Saturday, November 22, 2003

SARS, SOTA and the Semantic Web

October's issue of Computer had two interesting articles on the Semantic Web:
Fighting Epidemics in the Information and Knowledge Age "We have simulated the spread of SARS and shown that isolation control measures had no significant effect on containing the epidemic's outbreaks...Information and knowledge sharing profoundly influenced the extent and duration of the SARS epidemic. At first, lack of information and knowledge sharing hampered China's efforts to research the virus and control the epidemic. SARS appeared initially in Guangdong province, but during the outbreak's early stages, the obtained experience with controlling and curing the disease was not available to health workers in other affected regions...Currently, however, the Web cannot guarantee the accuracy and reliability of the data it holds. To overcome these limitations, scientists are exploring ways to reshape the Web. The Semantic Web and the Grid represent just two of these efforts."

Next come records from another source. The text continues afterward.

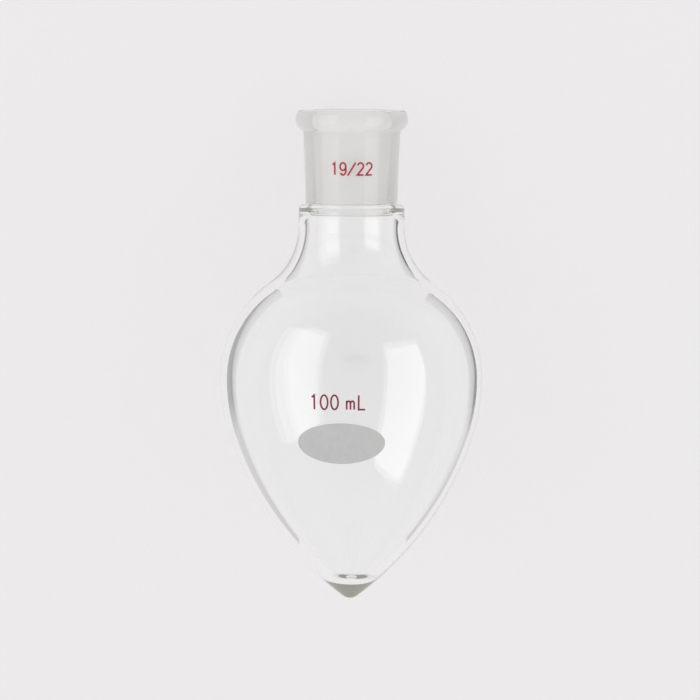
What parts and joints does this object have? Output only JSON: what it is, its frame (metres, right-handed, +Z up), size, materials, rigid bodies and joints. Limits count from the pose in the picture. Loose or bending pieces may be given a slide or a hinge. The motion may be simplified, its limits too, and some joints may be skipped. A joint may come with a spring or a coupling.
{
  "type": "pear-shaped flask",
  "caption": "Clear pear-shaped laboratory flask, one blown glass piece with a solid pointed tip, a ground conical socket and a beaded mouth, lying on its side.",
  "frame": {"origin": "on the bench under the middle of the flask's bounding box, as the flask lies on the shoulder of its bulb and on its mouth bead", "axes": "+X along the lying flask, from the tip to the mouth, +Y across it, +Z up; the flask's own axis dips 17.1 degrees below +X"},
  "size_m": [0.1126, 0.0612, 0.0617],
  "materials": {
    "clear_glass": "clear, smooth, fire-polished",
    "ground_glass": "ground, matt white",
    "white_enamel": "fired matt enamel, for pencil marks",
    "red_enamel": "fired gloss enamel"
  },
  "bodies": {
    "root": {"flask": "clear_glass"}
  },
  "joints": []
}
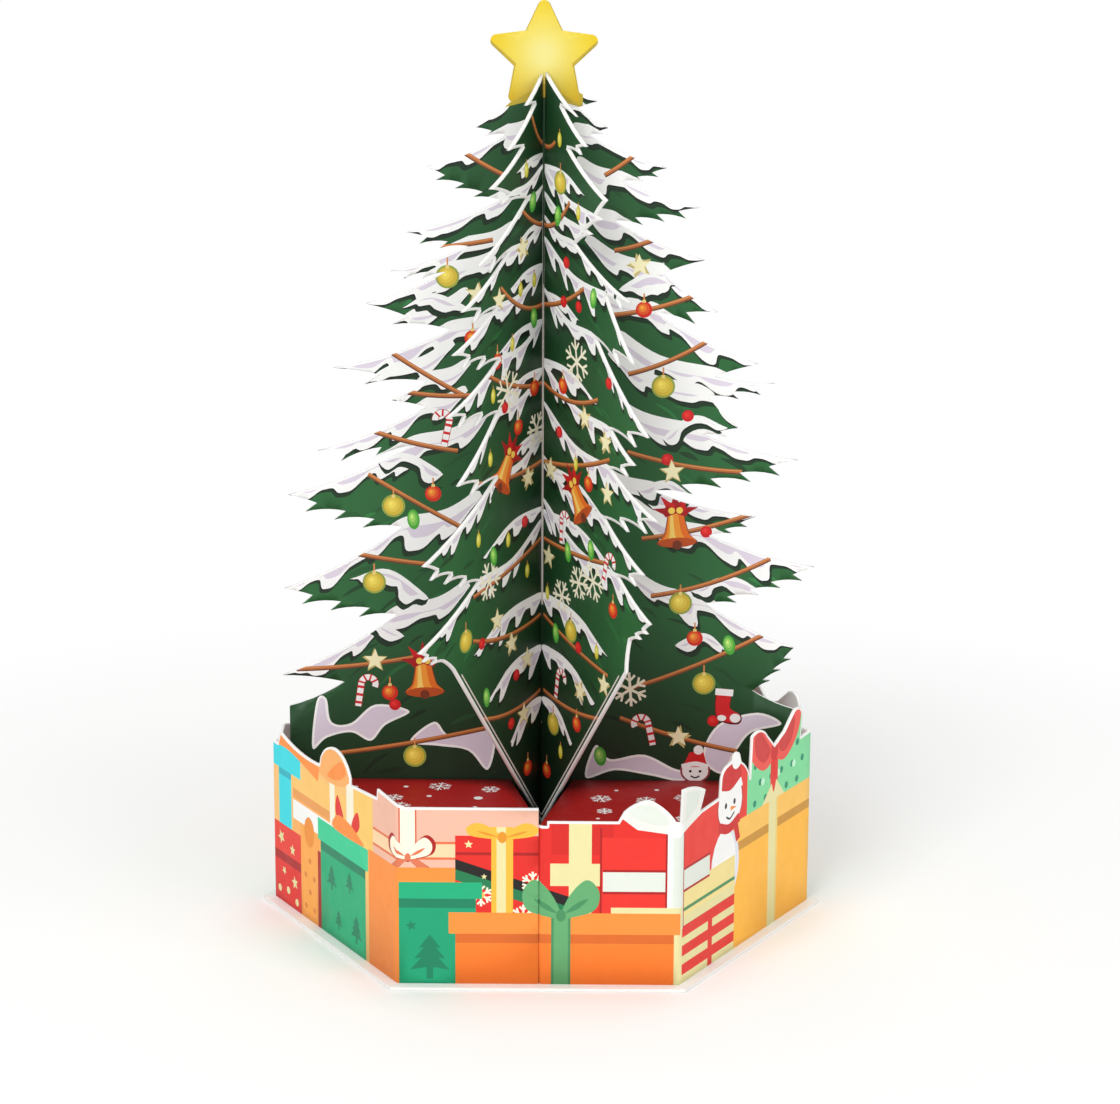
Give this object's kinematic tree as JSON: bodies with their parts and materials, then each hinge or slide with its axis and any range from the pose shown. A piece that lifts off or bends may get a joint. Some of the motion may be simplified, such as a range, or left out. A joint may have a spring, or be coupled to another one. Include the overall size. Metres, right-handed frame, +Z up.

I'm not sure why I liked this article so much. Is it the old man vs microbe battle? Is it the positive reaction and can-do attitude about these problems.

Ontology-Mediated Integration of Intranet Web Services "Dealing with this flood of options will require sweeping automation. To meet this challenge, the authors built their smart office task automation framework—SOTA—using Web services, an ontology, and agent components."